I feel like although the immediate storyline is wrapped up in Caster, there’s still more to Aza’s story that would do really well with a sequel. Please. I have a great need.
Overall, I’d highly recommend.
Caster was a thrilling and gritty fantasy featuring revenge, filial responsibility diasporic children will relate to, and a dangerous magic system that will engage any reader. I’d highly recommend anyone who wants a story about a girl going against the odds and fighting, even when all that seems to be happening is that she’s getting deeper and deeper in trouble.
If you like stories like Jade City, The Hunger Games, and Empress of All Seasons, you’ll want to pick Caster up.

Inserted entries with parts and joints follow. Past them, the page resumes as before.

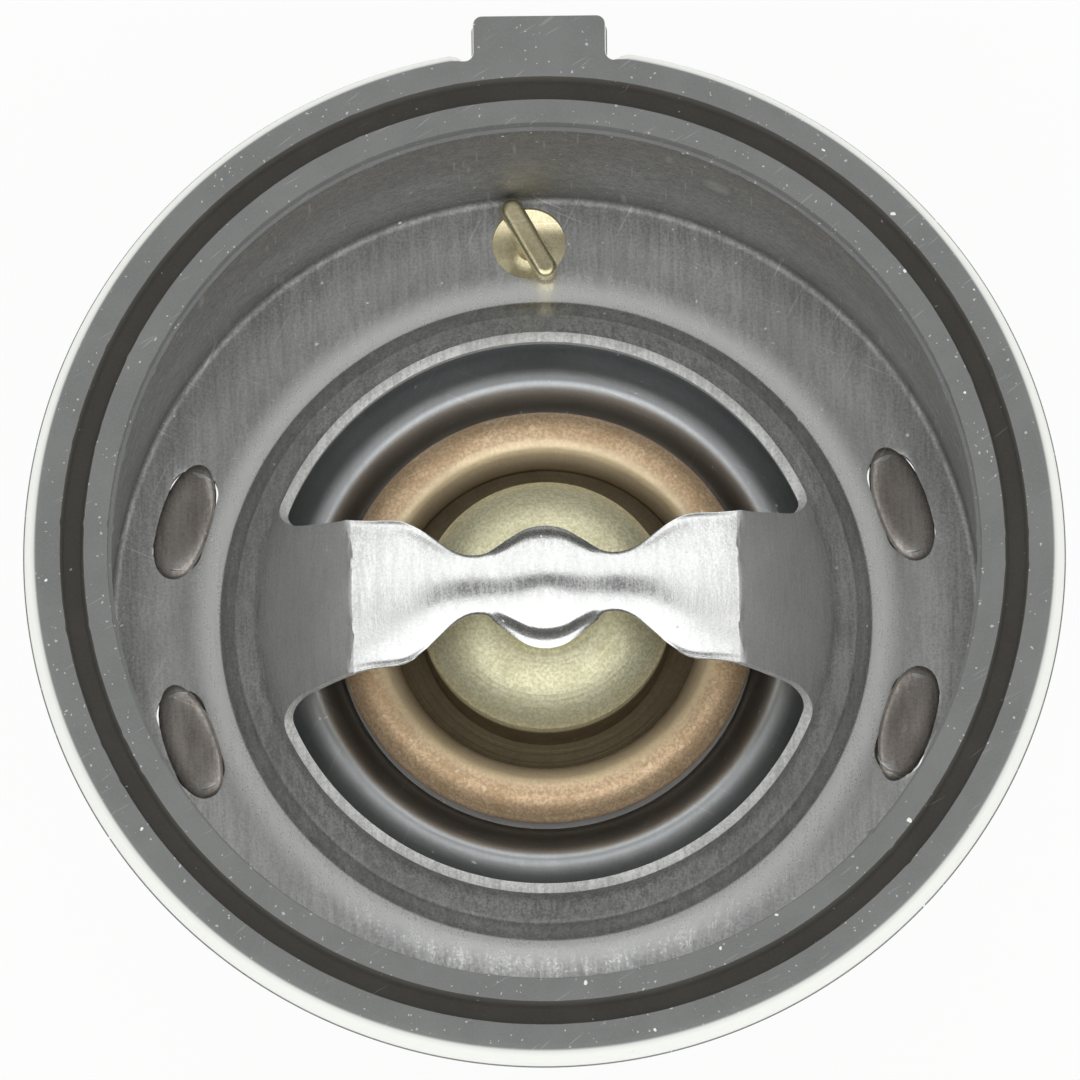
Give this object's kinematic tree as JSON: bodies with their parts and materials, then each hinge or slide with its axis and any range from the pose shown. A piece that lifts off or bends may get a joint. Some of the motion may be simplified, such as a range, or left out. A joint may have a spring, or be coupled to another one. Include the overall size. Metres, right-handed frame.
{
  "type": "engine thermostat",
  "caption": "Wax element thermostat for an engine cooling circuit: deep flanged cup with bridge, rubber seal ring with tab, sprung main valve, bypass disc and vent pin.",
  "frame": {"origin": "on the valve's axis, at the upper end of the cup's straight outer wall, 0.1 mm under the gasket", "axes": "+Z along the axis towards the radiator, +X along the bridge, +Y towards the vent pin and the gasket's tab"},
  "size_m": [0.0616, 0.0632, 0.0574],
  "materials": {
    "stamped_steel": "rolled sheet with fine parallel grain, lightly stained",
    "gasket_rubber": "matt moulded rubber with dust",
    "frame_steel": "rolled sheet",
    "piston_steel": "ground",
    "spring_steel": "drawn wire",
    "copper": "dull copper, brighter on the roll's inner edge",
    "brass": "satin, fine turning marks and scratches",
    "boot_rubber": "moulded",
    "washer_plastic": "plain",
    "wax": "waxy, copper filled",
    "valve_steel": "smooth sheet, blue-grey",
    "vent_brass": "bright coined brass"
  },
  "bodies": {
    "housing": {"flange_cup": "stamped_steel", "gasket": "gasket_rubber", "lower_frame": "frame_steel", "piston": "piston_steel", "main_spring": "spring_steel"},
    "valve": {"capsule_cup": "copper", "guide_cover": "brass", "piston_boot": "boot_rubber", "guide_washer": "washer_plastic", "wax_charge": "wax", "valve_disc": "valve_steel", "disc_retainer": "valve_steel", "bypass_stem": "piston_steel", "bypass_spring_seat": "frame_steel", "bypass_spring": "spring_steel", "bypass_washer": "frame_steel", "bypass_clip": "spring_steel"},
    "bypass": {"bypass_disc": "valve_steel"},
    "vent": {"vent_pin": "vent_brass"}
  },
  "joints": [
    {"name": "valve_lift", "type": "slide", "parent": "housing", "child": "valve", "axis": [0, 0, -1], "range_m": [0, 0.008], "stiffness_N_per_m": 4000, "springref_m": -0.01, "deforming": ["main_spring"]},
    {"name": "bypass_slide", "type": "slide", "parent": "valve", "child": "bypass", "axis": [0, 0, 1], "range_m": [0, 0.0035], "stiffness_N_per_m": 1500, "springref_m": -0.005, "deforming": ["bypass_spring"]},
    {"name": "vent_rattle", "type": "slide", "parent": "housing", "child": "vent", "axis": [0, 0, 1], "range_m": [0, 0.0014]}
  ]
}
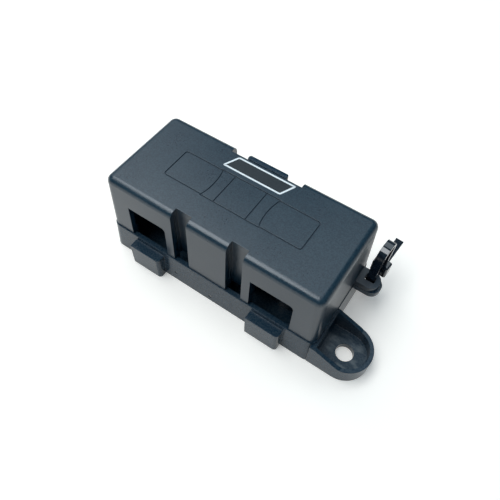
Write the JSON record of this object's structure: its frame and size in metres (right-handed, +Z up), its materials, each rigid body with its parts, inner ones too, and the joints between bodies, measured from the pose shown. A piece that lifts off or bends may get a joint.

Just do it.
Aza Wu is struggling to pay her family’s debts and keep their struggling teahouse alive. Saint Willow—the local gang—is hounding her to pay their debt, but Aza can’t give them the money they want as well as her sister, Shirin, who died mysteriously last year.
Although Aza is a caster of full magic—something that’s illegal and banned by the government—she doesn’t have the control Shirin did in order to properly carry out any under-the-table dealings in full magic, especially when Shirin’s mentor, Rudy, won’t tell her anything.
But when Rudy dies and cops are snooping around, Aza gets more and more desperate. And it leads her to a dangerous underground magic tournament where she could get the money she needs to pay her family’s debts—if it doesn’t kill her first.
Content Warnings: debt, gangs, pain-based magic system (understanding that casting more magic means more pain, and doing it anyways), cops
Thank you so much to Scholastic for sending me an advance reader’s copy in exchange for an honest review!